Leger lost the speakership; Barras won, and from the very beginning of his term, Gov. John Bel Edwards has dealt with a legislature led by their most extreme and radically ideological Republican members, the very people who had enabled and embraced the policies of former Gov. Bobby Jindal.
They’re not and have never been serious policymakers. They are a small band of political pirates, and the ship was easy to steal.
It’s worth noting these legislators aren’t particularly well-respected by their fellow Republicans, several of whom have made their dissatisfaction public. Today, there are more than enough votes to replace House leadership, and until that happens, regardless of the outcome of the upcoming session, the pirates will continue to steer the ship.
Do the Majority in the House of Representatives have the Courage to Mount a Mutiny on behalf of the People of Louisiana?
Consider this: During the last special session, only twenty-one members voted against Leger’s bill for a half-cent sales tax renewal and also for Harris’s bill for a third-of-a-cent renewal (three of whom were Henry, Harris, and Barras).
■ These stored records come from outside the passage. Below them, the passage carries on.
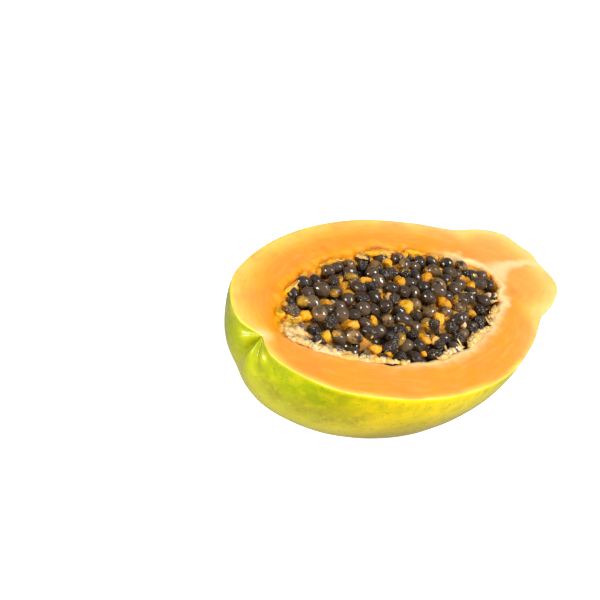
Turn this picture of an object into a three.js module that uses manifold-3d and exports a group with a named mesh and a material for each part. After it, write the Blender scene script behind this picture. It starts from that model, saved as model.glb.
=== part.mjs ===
import * as THREE from "three";
import { mergeVertices } from "three/addons/utils/BufferGeometryUtils.js";
import Module from "manifold-3d";

// Half of a ripe papaya, cut lengthwise and lying on its skin, with its seeds still in the cavity.
// Lengths are in millimetres. In the fruit's own frame X runs along the fruit from the flower end to
// the stem end, Y runs across the cut face, and Z stands square to it with the flesh below Z = 0.

const FRUIT_LENGTH = 155;
// Half of the cut face's outline, as [distance along, radius], from the pucker to the stem scar
const OUTLINE = [
  [3.2, 0], [-0.2, 9], [4.6, 21], [15.5, 32.2], [37.2, 42.2], [62, 46.8], [88.4, 45],
  [111.6, 36.8], [129.5, 27], [143.4, 22.7], [152.4, 17], [155, 9], [154, 0],
];
const DEPTH_RATIO = 1.06; // deeper than half a circle, because the knife passed a little off the middle
const CUT_HALF_WIDTH = 47;
const AXIS_BOW = -3.1; // how far the middle of the fruit bends to one side

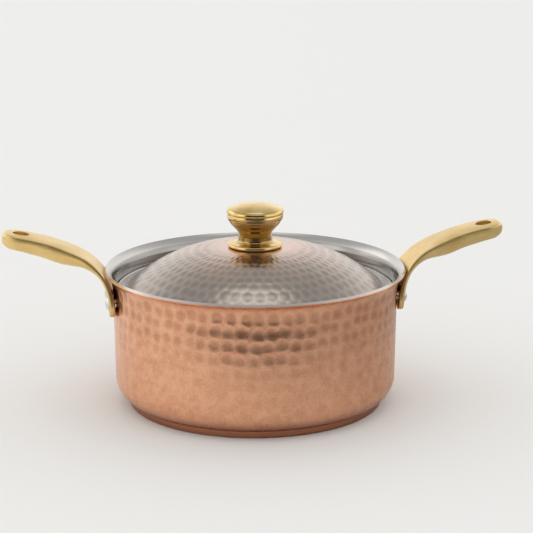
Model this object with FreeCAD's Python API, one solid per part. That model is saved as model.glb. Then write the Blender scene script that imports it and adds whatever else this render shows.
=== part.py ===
"""Two-handled hammered copper saucepan with a domed lid, built piece by piece.

Frame: millimetres, +Z up, origin on the table at the centre of the base.
The handles point along -X and +X. The lid lifts straight up along +Z.
"""
import math
import os

import FreeCAD, Part

V = FreeCAD.Vector
UP = V(0, 0, 1)

# ---------------------------------------------------------------- driving dimensions
# pan wall: three bonded layers, measured outward from the cooking surface
LINER_THICK = 0.5
CORE_THICK = 1.0
JACKET_THICK = 0.7
LINER_OUT = LINER_THICK
CORE_OUT = LINER_OUT + CORE_THICK
WALL_THICK = CORE_OUT + JACKET_THICK

# cooking surface profile: floor, corner, wall with a little draft, gentle opening, flared lip
CORNER_CENTRE = (84.0, 20.0)
CORNER_RADIUS = 14.8
WALL_TOP_RADIUS = 99.6
OPENING_Z = 78.0
OPENING_ARC = 60.0
OPENING_ANGLE = 12.0
LIP_ARC = 12.8
LIP_ANGLE = 58.0
HEM_ANGLE = 52.0

# bonded base
BASE_RADIUS = 91.6
BASE_SKIN = 0.8
BASE_EDGE_ROUND = 1.2

# handle: centre line of its top face, seen from the side
PAD_X = 102.0
PAD_BOTTOM_Z = 68.0
GRIP_ARC_CENTRE = (187.0, -2.0)
GRIP_ARC = 130.4
NECK_SLOPE = 28.0
TIP_SLOPE = 3.5

# handle section: pad, neck, grip and tip
PAD_THICK = 3.2
GRIP_THICK = 13.8
TIP_THICK = 13.2
PAD_HALF_WIDTH = 24.0
NECK_HALF_WIDTH = 16.0
GRIP_HALF_WIDTH = 13.2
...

The Speaker, Chair of Appropriations, and Chair of the House Republican Caucus are outnumbered. Public opinion is not on their side. They have no guns or swords. In fact, the dirty little secret around the state Capitol is that they don’t even have the votes within their own Chamber. Just take a look at the votes on the key bills in the recently concluded special session. All three of the pirates were on the losing side. Bigly.
The Advocate was right on point – the pirate’s political mission to obstruct the Governor has blinded their regard for the policy outcomes of their actions.
TOPS cut? So what?
10,000 inmates released to the streets? Too bad.
DCFS defunded? Fend for yourselves.
Higher educations slashed yet again? Dig deeper, Mom and Dad.
But the question is: When will the focus of the peoples’ anger transition from the pirates to the willing accomplices?
That’s right. The two dozen or so House Republicans that continue to ride shotgun and turn a blind eye to Captain Taylor, First Mate Lance, and Cameron the Skipper.
Because after two years, and now seven special sessions, their willingness to accommodate the political ransom demands of Barras, Harris, and Henry, many of the so-called moderate Republicans in the Louisiana House are just as culpable for the harms being inflicted upon the people of Louisiana as the small band of political pirates we’ve all come to know.
When the legislature reconvenes today, will those in the moderate middle finally garner the courage to stage a mutiny on behalf of the people of Louisiana? On behalf of our students, seniors, working families, sick and disabled.
Or, will they continue to ride along as a ship of fools being piloted by a handful of political pirates?